Which brings us to one of the weirdest moments I’ve ever had inside a movie theater (yes, even weirder than that one time when I went out with this fat goth chick I met at Denny’s and she started jerking me off during G-Force) – a nearly 10-minute long sequence in which the giant, the Queen and her pet corgis drink a magical elixir that makes them cut atomic farts on one another. For 10 minutes, people. No, it actually happens. I swear, for once, I don’t have to make anything up – what’s on the screen is WAY weirder than anything I could’ve dreamed up in jest.
And from there, we conclude with the British army (surely, under the decree of Margaret Thatcher) leading an all-out assault on the other giants, whom are promptly captured in nets and swooped off to a remote island (the Falklands, perhaps?) with only a couple of turd plant seeds to subsist on until they die.
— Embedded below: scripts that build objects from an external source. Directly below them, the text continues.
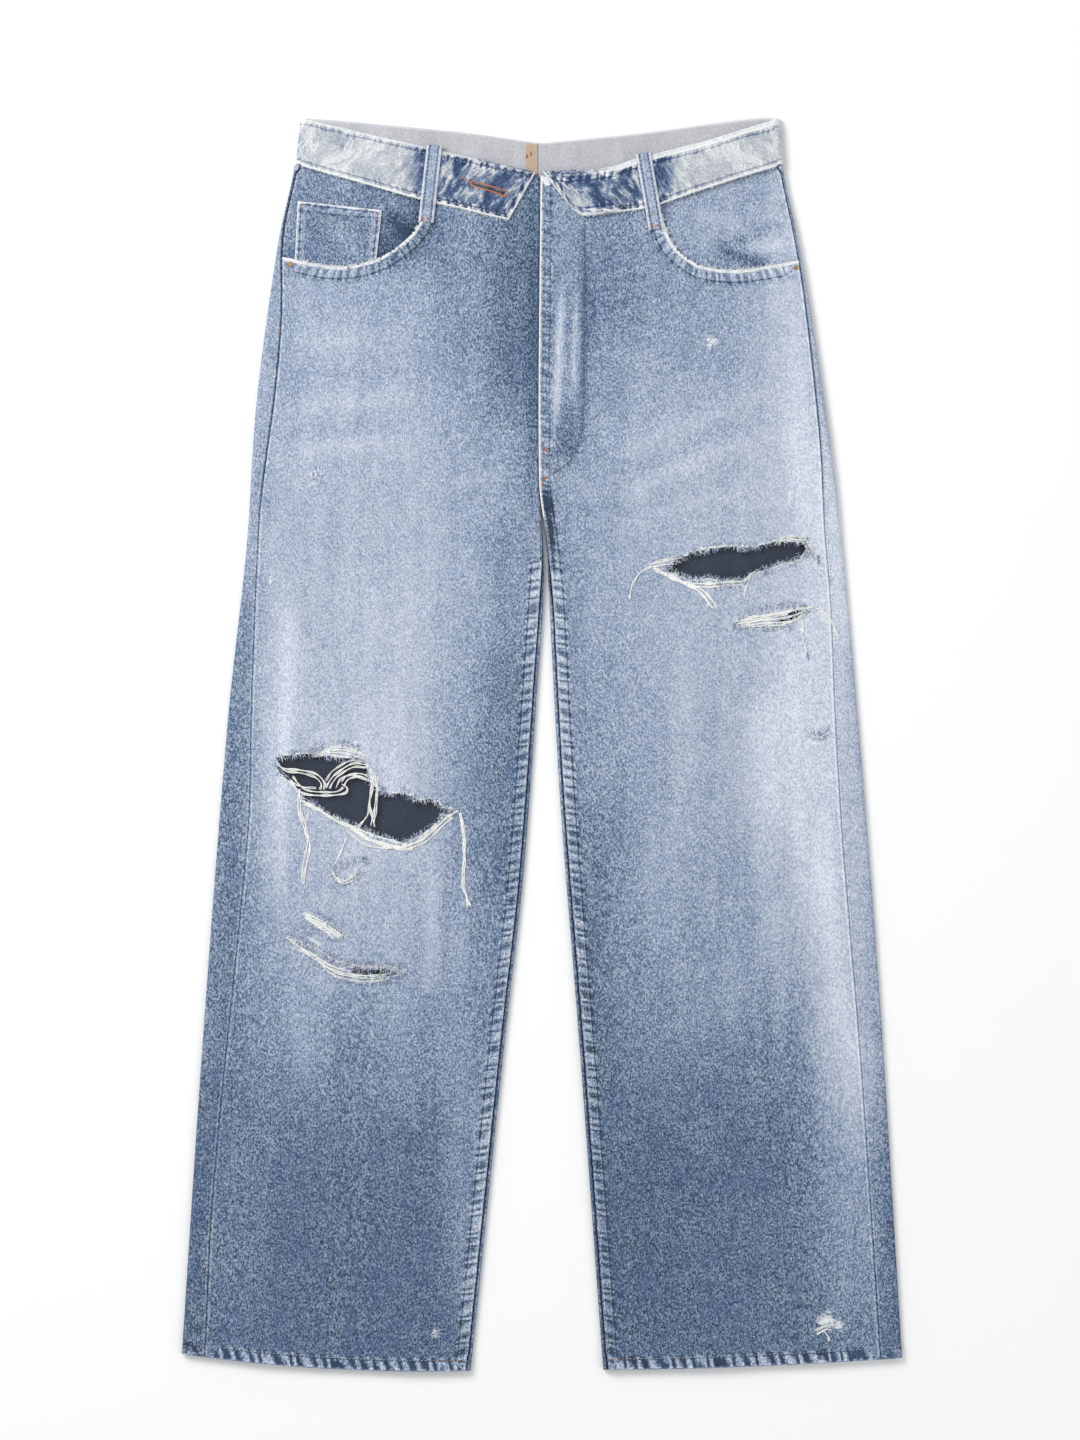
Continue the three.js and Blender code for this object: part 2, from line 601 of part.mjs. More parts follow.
const bandTopAt = smoothLine(BACK_BAND_TOP);
for (const [name, x] of Object.entries(BACK_LOOPS)) {
  const top = bandTopAt(x) - 1;
  const half = LOOP_WIDTH / 2;
  const foot = top - BACK_LOOP_LENGTH;
  const outline = [[x - half, top], [x - half, foot], [x + half, foot], [x + half, top]];
  addPiece(`belt_loop_back_${name}`, prism(outline, 0, TRIM), FINISH.denim);
}

// The closed zip lies between the front and the back, behind the fly.
function buildZip() {
  const middle = FRONT_TOP - DENIM / 2 - SEAM_GAP - ZIP.chainHeight / 2;
  const { tape, chain, chainHeight, tapeThickness } = ZIP;
  const corners = [[-tape, -1], [-chain, -1], [-chain, -2], [chain, -2], [chain, -1], [tape, -1],
    [tape, 1], [chain, 1], [chain, 2], [-chain, 2], [-chain, 1], [-tape, 1]];
  const outline = corners.map(([x, level]) => {
    const height = Math.abs(level) === 1 ? tapeThickness / 2 : chainHeight / 2;
    return new THREE.Vector2(x, Math.sign(level) * height);
  });
  const shape = new THREE.Shape(outline);
  const geometry = new THREE.ExtrudeGeometry(shape, { depth: ZIP.top - ZIP.foot, bevelEnabled: false });
  geometry.rotateX(Math.PI / 2).translate(ZIP.x, ZIP.top, middle);
  addPiece('zip', geometry, FINISH.darkDenim);

  const { half, body, tab, length, foot } = SLIDER;
  const sliderCorners = [[-half, 0], [half, 0], [half, body * 0.6], [tab, body], [tab, length],
    [-tab, length], [-tab, body], [-half, body * 0.6]];
  const sliderOutline = sliderCorners.map(([x, y]) => [x + ZIP.x, y + foot]);
  const slider = prism(sliderOutline, middle - chainHeight / 2, middle + chainHeight / 2);
  addPiece('zip_slider', slider, FINISH.metal);
}

buildZip();

function turned(profile, sides, x, y, z) {
  const points = profile.map(([r, h]) => new THREE.Vector2(r, h));
  return new THREE.LatheGeometry(points, sides).rotateX(Math.PI / 2).translate(x, y, z);
}

// The button sits on the waistband's outside, so its head is down against the front panel.
const { radius, height } = BUTTON;
const onPanel = FRONT_TOP + DENIM / 2 + SEAM_GAP;
const buttonProfile = [[0, 0], [radius - 1, 0], [radius, 0.8], [radius, 1.6], [radius * 0.5, 2.2],
  [radius * 0.35, height], [0, height]];
addPiece('waist_button', turned(buttonProfile, 20, BUTTON.x, BUTTON.y, onPanel), FINISH.metal);

const rivetProfile = [[0, 0], [RIVET.radius, 0], [RIVET.radius, 0.4], [RIVET.radius * 0.6, RIVET.height],
  [0, RIVET.height]];
for (const side of ['left', 'right']) {
  const [x, y] = RIVET[side];
  addPiece(`rivet_${side}`, turned(rivetProfile, 12, x, y, onPanel), FINISH.metal);
}

export default jeans;
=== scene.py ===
import math
from types import SimpleNamespace

import bpy
import numpy as np
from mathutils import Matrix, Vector
from mathutils.bvhtree import BVHTree


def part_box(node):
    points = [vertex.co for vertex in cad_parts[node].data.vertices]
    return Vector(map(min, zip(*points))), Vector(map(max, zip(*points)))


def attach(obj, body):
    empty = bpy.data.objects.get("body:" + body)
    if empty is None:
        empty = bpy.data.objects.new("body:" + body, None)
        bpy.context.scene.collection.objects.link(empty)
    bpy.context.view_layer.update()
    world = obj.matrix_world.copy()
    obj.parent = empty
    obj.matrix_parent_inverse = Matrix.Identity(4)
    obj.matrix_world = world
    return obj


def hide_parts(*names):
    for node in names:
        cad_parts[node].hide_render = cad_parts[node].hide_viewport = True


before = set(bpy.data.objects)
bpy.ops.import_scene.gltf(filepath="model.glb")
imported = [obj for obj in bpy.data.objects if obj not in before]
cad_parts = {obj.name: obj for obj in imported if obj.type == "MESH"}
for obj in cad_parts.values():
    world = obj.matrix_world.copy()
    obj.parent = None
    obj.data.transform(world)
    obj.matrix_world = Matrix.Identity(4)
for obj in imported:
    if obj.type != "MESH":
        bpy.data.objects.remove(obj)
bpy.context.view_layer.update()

bl_info = {
    "name": "Ripped jeans, laid flat",
    "version": (1, 0, 0),
    "blender": (4, 5, 0),
    "location": "3D View > Sidebar > Jeans",
    "description": "Builds the cloth, rips, stitching and trims of a pair of wide-leg jeans on its frame",
    "category": "Object",
}

# Lengths below are in millimetres, in the frame's own axes; meshes are written in metres.
MM = 0.001
BODY = "root"
SIDES = ("left", "right")
SIGN = {"left": -1, "right": 1}

# ------------------------------------------------------------
# Cut and lay of the garment, as in the frame: thicknesses, clear gaps, and heights up the garment

DENIM = 1.2
BAND = 2.4
HEM = 2.6
HEM_DEPTH = 13.0
SEAM_GAP = 0.3
SIDE_SEAM_GAP = 0.6
TRIM = 1.2
BACK_LIFT = TRIM + SEAM_GAP
HIP_GAP = 3.6
LEG_GAP = 3.0
FACING_DROP = DENIM + SEAM_GAP

WAIST_SIDE = 531.3
WAIST_CENTRE = 485.4
BAND_SIDE_FOOT = 491.5
BAND_BACK_FOOT = 476.0
HEM_SIDE = {"left": -517.7, "right": -521.1}
HEM_INNER = {"left": -532.1, "right": -531.3}
HEM_SAG = {"left": 5.3, "right": 2.2}
# Heights between which the back rises off the floor, the layers part at the hips, and the inseam opens
LIFT_RANGE = (160.0, 232.0)
HIP_RANGE = (90.0, 190.0)
CROTCH_RANGE = (105.0, 205.0)
LEAST_TURN = 0.12
# Where the front's side seam comes to the very edge
SIDE_RANGE = (150.0, 240.0)
# Places well past the side, past the centre and above the waist, for outlines that cut right through
PAST_SIDE = 260
PAST_CENTRE = 20
ABOVE_WAIST = 620
# How far a front's top edge lies below the fold of the turned-down end, and how far a facing reaches past
# the pocket opening, across and down
FOLD_TUCK = 3.6
FACING_LAP = (11.2, 16)
# Rows of stitching are this far above the hem's edge
HEM_STITCH = 9.5
YOKE_SIDE = 452.0
YOKE_CENTRE = 412.0

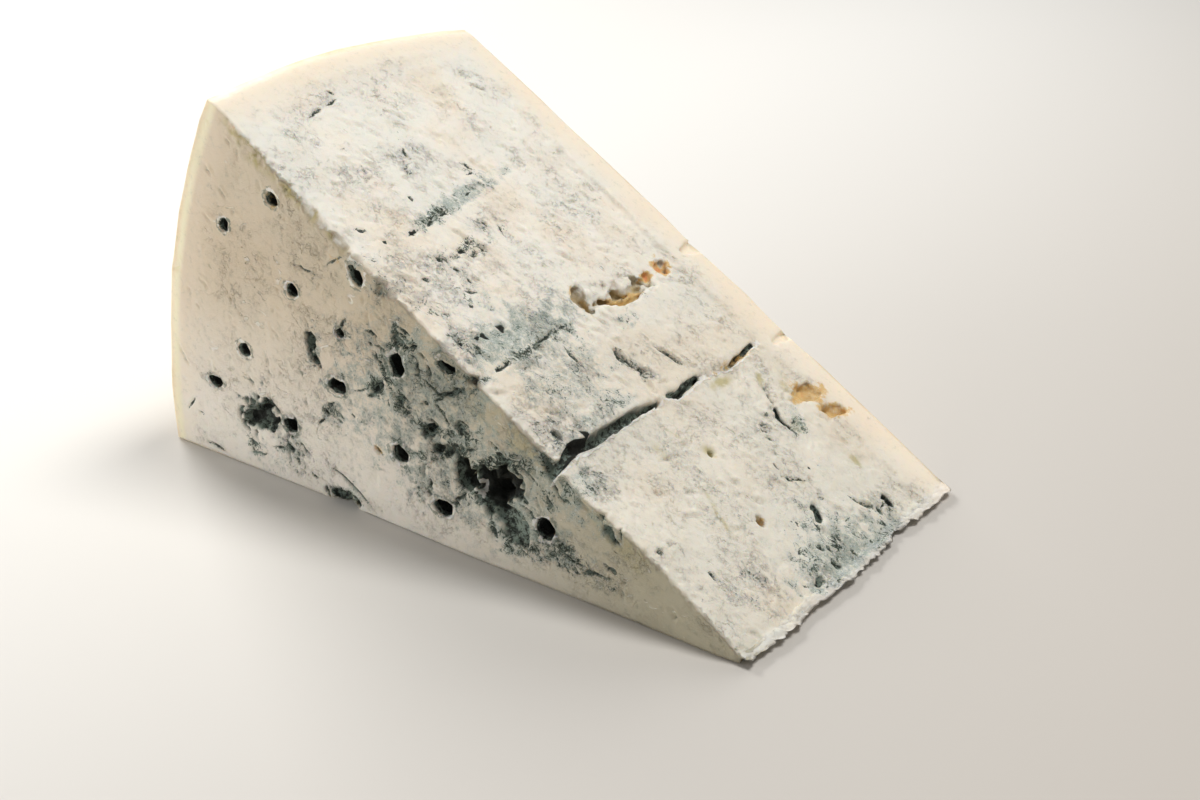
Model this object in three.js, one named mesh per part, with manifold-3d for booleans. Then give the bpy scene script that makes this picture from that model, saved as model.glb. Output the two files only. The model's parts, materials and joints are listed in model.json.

And everybody – the kidnapped orphan, the giant who just killed literally his entire species and the monarchy as a whole – lived happily ever after.
…yeah, I have no clue why the positive word of mouth didn’t spread like wildfire, either. It’s certainly a better movie than Warcraft, but it’s still one of the most perplexingly underwhelming (and unpleasant) kid-targeted wannabe blockbusters to come along in quite some time. It may not be Spielberg’s worst, and it may not be the worst of the summer, but it should be clear as day to everybody why this one turned out to be such a colossal financial failure. Sorry, Hollywood, but there are some ideas – even when the biggest of big names are attached to them – that are just too out there for anyone to find palatable … especially when you’re trying to sell turd plants and pedophilia to elementary schoolers.